For more details on programming PPDIO96 boards, see the PPDIO96 web page.
Although the PPDIO96 bus/connector was specifically intended for use with DAQ system PPDIO96 boards, this connector is really nothing more than an expanded SPI bus connector. You can easily attach other SPI devices to this bus and program them just as you would any other SPI device. That programming activity is left to the interested reader; obviously it's beyond the scope of this documentation.
The DAQ_IF board contains an I2C connection and an Adafruit TCA9548A I2C multiplexor/breakout board with 8 independent I2C busses distributed across four six-pin headers. All I2C busses are controlled by a single I2C bus coming from the SBC (Netburner, Raspberry Pi, or Teensy 3.2). The TCA9548A I2C multiplexor responds to I2C address 0x70. Writing a zero byte to this I2C address disables the eight busses coming out of the multiplexer.

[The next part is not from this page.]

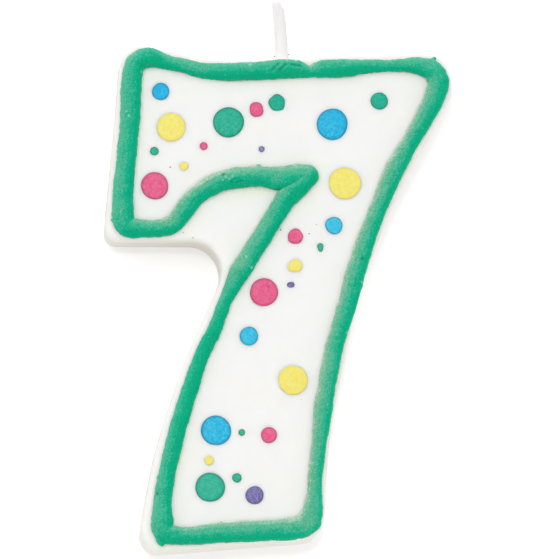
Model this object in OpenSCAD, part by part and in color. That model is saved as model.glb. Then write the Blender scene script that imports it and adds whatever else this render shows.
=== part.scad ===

Writing a bit with a single '1' bit activates the bus corresponding to the bit position of the '1':
The PPAIO-16/4 boards utilize Adafruit ADS1116 16-bit ADC breakout boards that respond to I2C addresses 0x48..0x4b. These boards also utilize Adafruit and Sparkfun MCP4725 12-bit DAC breakout boards that respond to I2C addresses 0x60..0x63. If you attach any I2C devices to the 4-pin I2C header on the DAQ_IF board (or any of the 6-pin I2C headers controlled by the TCA9548A) you should make sure your device(s) don't use these same addresses (or 0x70, used by the TCA9548A).
Programming the ADS1115 ADC or MCP4725 DAC is most easily accomplished using the library code provided by Adafruit and Sparkfun (it may need to be ported from Arduino form to Netburner or Raspberry Pi form). Of course, you can always use the library code provided with the DAQ system standard firmware.